Exercise details |
Report how many lines hold the string "object". Give the number and nothing else.
··· Supplied entries ···
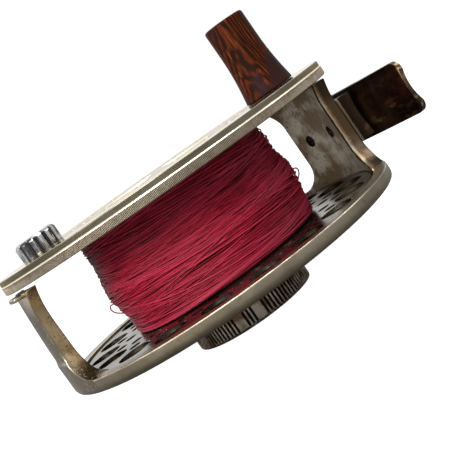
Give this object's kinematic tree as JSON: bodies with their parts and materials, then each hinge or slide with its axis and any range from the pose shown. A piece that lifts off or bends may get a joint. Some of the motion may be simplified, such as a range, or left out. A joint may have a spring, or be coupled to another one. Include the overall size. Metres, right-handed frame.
{
  "type": "fly reel",
  "caption": "Single-action fly fishing reel: open cage frame with foot, perforated spool wound with red line, wooden crank handle and rear drag knob.",
  "frame": {"origin": "centre of the drag knob's flat outer face, on the reel's axis, where the reel stands", "axes": "+Z along the reel's axis from the drag knob towards the crank face, +X towards the reel foot"},
  "size_m": [0.0963, 0.091, 0.0611],
  "materials": {
    "frame_alloy": "worn satin, champagne patina",
    "spool_alloy": "satin turned, fine straight knurl on the rim",
    "flange_alloy": "polished",
    "knob_alloy": "satin with dark slots",
    "foot_bronze": "dark bronze, glossy, worn",
    "steel": "bright",
    "cap_steel": "polished dome",
    "dark_steel": "blackened",
    "brass": "machined",
    "chrome": "bright plate",
    "rosewood": "oiled, streaky grain",
    "cork": "pressed cork",
    "red_line": "thin twisted line, slightly glossy"
  },
  "bodies": {
    "frame": {"frame_cage": "frame_alloy", "reel_foot": "foot_bronze", "foot_screw_1": "dark_steel", "foot_screw_2": "dark_steel", "spindle": "steel", "spindle_screw_1": "steel", "spindle_screw_2": "steel", "spindle_screw_3": "steel", "thrust_washer": "brass", "pawl_pin": "steel", "spring_post": "steel", "pawl_spring": "steel"},
    "knob": {"drag_knob": "knob_alloy"},
    "drag_pull": {"drag_rod": "steel", "drag_spring": "steel", "pressure_plate": "steel", "brake_pad": "cork"},
    "pawl": {"click_pawl": "brass"},
    "spool": {"spool_face": "spool_alloy", "spool_drum": "spool_alloy", "inner_flange": "flange_alloy", "flange_rivet_1": "steel", "flange_rivet_2": "steel", "flange_rivet_3": "steel", "flange_rivet_4": "steel", "face_screw_1": "steel", "face_screw_2": "steel", "face_screw_3": "steel", "face_screw_4": "steel", "bush_lower": "brass", "bush_upper": "brass", "ratchet_gear": "steel", "drag_disc": "steel", "spool_cap": "cap_steel", "handle_axle": "steel", "counterweight_knob": "chrome", "counterweight_screw": "steel", "line_core": "red_line", "line_winding": "red_line"},
    "handle": {"handle_grip": "rosewood"}
  },
  "joints": [
    {"name": "spool_spin", "type": "hinge", "parent": "frame", "child": "spool", "pos_m": [0, 0, 0.02], "axis": [0, 0, 1], "continuous": true},
    {"name": "handle_spin", "type": "hinge", "parent": "spool", "child": "handle", "pos_m": [0.03062, -0.01175, 0.045], "axis": [0, 0, 1], "continuous": true},
    {"name": "drag_knob_turn", "type": "hinge", "parent": "frame", "child": "knob", "pos_m": [0, 0, 0.0035], "axis": [0, 0, 1], "range_deg": [0, 180]},
    {"name": "drag_pull_slide", "type": "slide", "parent": "frame", "child": "drag_pull", "axis": [0, 0, -1], "range_m": [0, 0.0005]},
    {"name": "pawl_swing", "type": "hinge", "parent": "frame", "child": "pawl", "pos_m": [0, 0.0117, 0.0137], "axis": [0, 0, 1], "range_deg": [-12, 12], "stiffness_Nm_per_rad": 0.0005}
  ],
  "couplings": [
    {"joint": "drag_knob_turn", "follows": "drag_pull_slide", "rad_per_m": 6283.2}
  ]
}
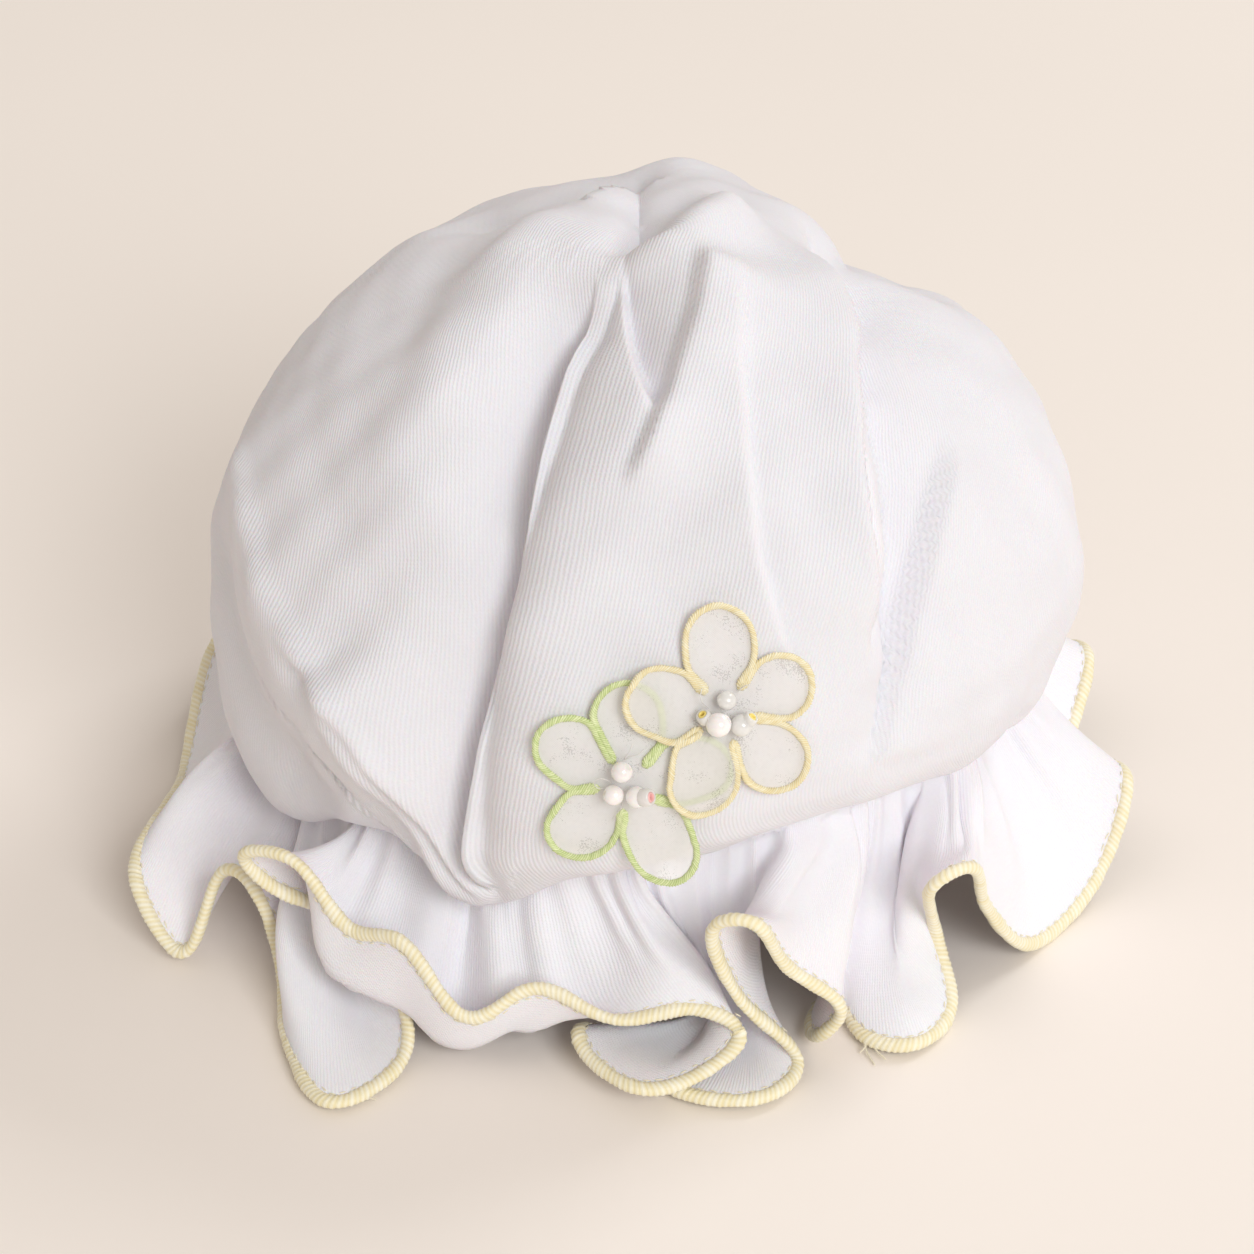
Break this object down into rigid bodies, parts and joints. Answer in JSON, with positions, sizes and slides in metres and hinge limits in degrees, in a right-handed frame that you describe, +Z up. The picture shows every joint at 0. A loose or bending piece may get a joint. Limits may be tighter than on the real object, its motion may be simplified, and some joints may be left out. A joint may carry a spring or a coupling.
{
  "type": "baby cap",
  "caption": "Baby's puffed jersey cap with a wavy ruffle, a thick overlocked edge and small flower patches with pearl centres.",
  "frame": {"origin": "middle of the cap's box, on the surface it stands on", "axes": "+Z up, -Y towards the front with the flowers, +X towards the right of the picture"},
  "size_m": [0.1574, 0.1534, 0.1092],
  "materials": {
    "jersey": "fine cotton knit, matte",
    "overlock": "dense sewing thread, slight sheen",
    "green_organza": "sheer organza",
    "green_satin": "satin stitch",
    "yellow_organza": "sheer organza",
    "yellow_satin": "satin stitch",
    "pearl": "pearl gloss"
  },
  "bodies": {
    "root": {"crown": "jersey", "ruffle": "jersey", "ruffle_hem": "overlock", "green_petals": "green_organza", "green_outline": "green_satin", "green_pearl_1": "pearl", "green_pearl_2": "pearl", "green_pearl_3": "pearl", "yellow_petals": "yellow_organza", "yellow_outline": "yellow_satin", "yellow_pearl_1": "pearl", "yellow_pearl_2": "pearl", "yellow_pearl_3": "pearl"}
  },
  "joints": []
}
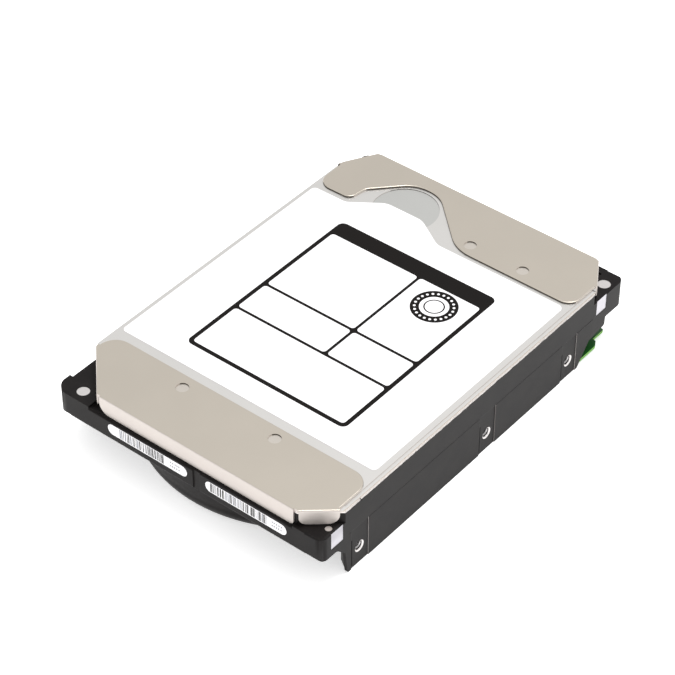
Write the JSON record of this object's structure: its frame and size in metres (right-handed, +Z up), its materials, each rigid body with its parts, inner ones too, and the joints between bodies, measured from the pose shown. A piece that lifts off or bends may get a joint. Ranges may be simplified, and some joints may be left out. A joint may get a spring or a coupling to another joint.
{
  "type": "hard disk drive",
  "caption": "Sealed 3.5 inch hard disk drive: black die-cast case, welded metal cover with label, disc pack on a spindle, swinging head actuator, control board",
  "frame": {"origin": "centre of the case outline, on the bottom mounting plane that the side rails rest on", "axes": "+X across the width, +Y along the length towards the interface connector, +Z up through the label side"},
  "size_m": [0.1016, 0.147, 0.0261],
  "materials": {
    "arm_metal": "machined aluminium",
    "board_green": "glossy green solder mask",
    "bracket_plastic": "moulded plastic",
    "capacitor_tan": "ceramic body with tinned ends",
    "casting_black": "die cast, black electrocoat, bare metal where milled",
    "chip_black": "moulded epoxy",
    "clamp_metal": "stamped stainless steel",
    "coil_plastic": "moulded frame",
    "connector_black": "moulded nylon",
    "contact_gold": "gold plated",
    "core_steel": "laminated steel",
    "cover_nickel": "satin nickel-plated sheet",
    "desiccant_white": "moulded cartridge",
    "filter_white": "electrostatic felt",
    "flex_amber": "polyimide film with copper",
    "front_label_white": "matte white label with bar marks",
    "gasket_black": "moulded seal",
    "header_steel": "plated header",
    "hub_metal": "machined aluminium",
    "inner_cover_metal": "satin rolled sheet",
    "insulator_grey": "thermal foam pad",
    "label_white": "matte white polyester label with black print",
    "latch_plastic": "moulded plastic",
    "magnet_nickel": "nickel plated magnet",
    "platter_mirror": "polished disc",
    "ramp_plastic": "natural acetal",
    "screw_steel": "bright zinc",
    "sleeve_steel": "ground steel",
    "slider_ceramic": "polished ceramic",
    "spacer_metal": "machined aluminium",
    "stop_rubber": "moulded rubber",
    "suspension_steel": "thin stainless sheet",
    "winding_copper": "enamelled copper wire",
    "yoke_nickel": "nickel plated steel"
  },
  "bodies": {
    "enclosure": {"base_casting": "casting_black", "board_capacitors": "capacitor_tan", "board_insulator": "insulator_grey", "board_screws": "screw_steel", "connector_contacts": "contact_gold", "control_board": "board_green", "controller_chip": "chip_black", "crash_stop_sleeves": "stop_rubber", "desiccant_pack": "desiccant_white", "feedthrough_header": "header_steel", "feedthrough_pins": "contact_gold", "flash_memory_chip": "chip_black", "flex_bracket": "bracket_plastic", "flex_cable": "flex_amber", "front_label_left": "front_label_white", "front_label_right": "front_label_white", "inner_cover": "inner_cover_metal", "inner_cover_gasket": "gasket_black", "inner_cover_screws": "screw_steel", "interface_connector": "connector_black", "interior_screws": "screw_steel", "latch_pin": "sleeve_steel", "load_ramp": "ramp_plastic", "lower_magnet": "magnet_nickel", "lower_yoke": "yoke_nickel", "memory_chip": "chip_black", "motor_driver_chip": "chip_black", "motor_shaft": "sleeve_steel", "outer_cover": "cover_nickel", "pivot_and_spindle_screws": "screw_steel", "pivot_shaft": "sleeve_steel", "product_label": "label_white", "recirculation_filter": "filter_white", "stator_core": "core_steel", "stator_windings": "winding_copper", "upper_magnet": "magnet_nickel", "upper_yoke": "yoke_nickel", "yoke_posts": "sleeve_steel"},
    "spindle": {"spindle_hub": "hub_metal", "bearing_sleeve": "sleeve_steel", "rotor_magnet": "magnet_nickel", "platters": "platter_mirror", "platter_spacers": "spacer_metal", "disk_clamp": "clamp_metal", "disk_clamp_screws": "screw_steel"},
    "actuator": {"arm_block": "arm_metal", "pivot_bearing": "sleeve_steel", "voice_coil": "winding_copper", "coil_frame": "coil_plastic", "suspensions": "suspension_steel", "head_sliders": "slider_ceramic", "preamp_chip": "chip_black"},
    "latch": {"inertia_latch": "latch_plastic"}
  },
  "joints": [
    {"name": "spindle_spin", "type": "hinge", "parent": "enclosure", "child": "spindle", "pos_m": [0, -0.0215, 0.012], "axis": [0, 0, 1], "continuous": true},
    {"name": "actuator_swing", "type": "hinge", "parent": "enclosure", "child": "actuator", "pos_m": [-0.022, 0.031, 0.012], "axis": [0, 0, -1], "range_deg": [0, 37], "deforming": ["flex_cable"]},
    {"name": "latch_turn", "type": "hinge", "parent": "enclosure", "child": "latch", "pos_m": [-0.0432, 0.0553, 0.013], "axis": [0, 0, 1], "range_deg": [0, 22]}
  ]
}
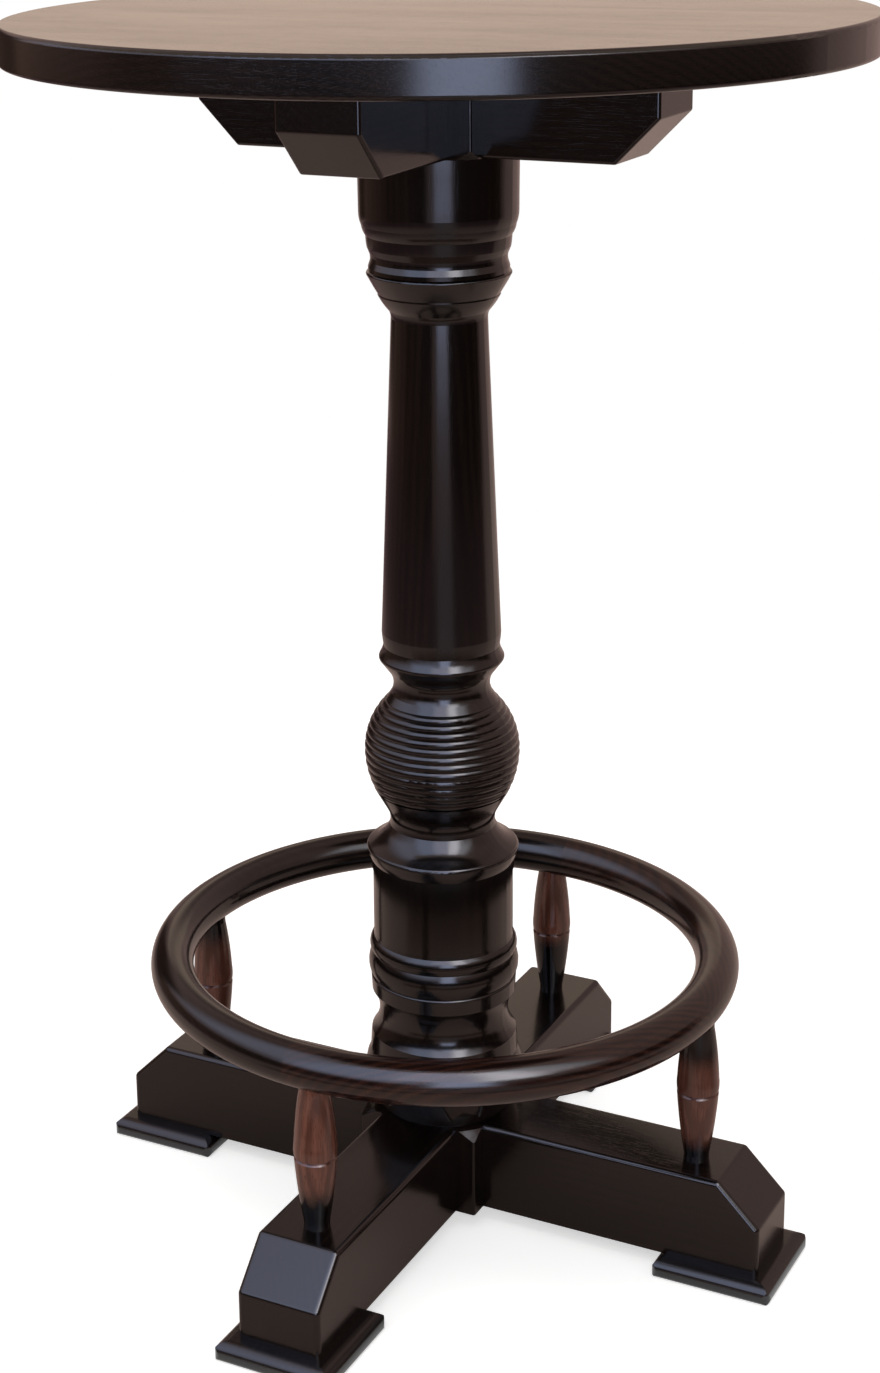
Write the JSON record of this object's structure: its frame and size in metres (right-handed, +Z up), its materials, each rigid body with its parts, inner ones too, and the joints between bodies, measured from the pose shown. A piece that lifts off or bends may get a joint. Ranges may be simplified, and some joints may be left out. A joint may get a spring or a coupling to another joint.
{
  "type": "pub table",
  "caption": "Tall round pub table on a turned, reeded post with a cross-shaped foot and a ring foot rail on turned spindles.",
  "frame": {"origin": "on the floor under the middle of the post", "axes": "+Z up along the post; +X along the right arm and the top's boards; +Y along the back arm"},
  "size_m": [0.711, 0.711, 1.067],
  "materials": {
    "espresso_wood": "dark espresso stain under satin lacquer",
    "dowel_wood": "bare beech",
    "screw_steel": "bright zinc"
  },
  "bodies": {
    "root": {"post": "espresso_wood", "right_arm": "espresso_wood", "right_foot_pad": "espresso_wood", "right_bearer": "espresso_wood", "right_spindle": "espresso_wood", "right_rail_quarter": "espresso_wood", "back_arm": "espresso_wood", "back_foot_pad": "espresso_wood", "back_bearer": "espresso_wood", "back_spindle": "espresso_wood", "back_rail_quarter": "espresso_wood", "left_arm": "espresso_wood", "left_foot_pad": "espresso_wood", "left_bearer": "espresso_wood", "left_spindle": "espresso_wood", "left_rail_quarter": "espresso_wood", "front_arm": "espresso_wood", "front_foot_pad": "espresso_wood", "front_bearer": "espresso_wood", "front_spindle": "espresso_wood", "front_rail_quarter": "espresso_wood", "top_board_1": "espresso_wood", "top_board_2": "espresso_wood", "top_board_3": "espresso_wood", "top_board_4": "espresso_wood", "top_board_5": "espresso_wood", "lower_tenon_pegs": "dowel_wood", "upper_tenon_pegs": "dowel_wood", "rail_dowels": "dowel_wood", "foot_pad_screws": "screw_steel", "top_screws": "screw_steel"}
  },
  "joints": []
}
···
Result for this exercise |
4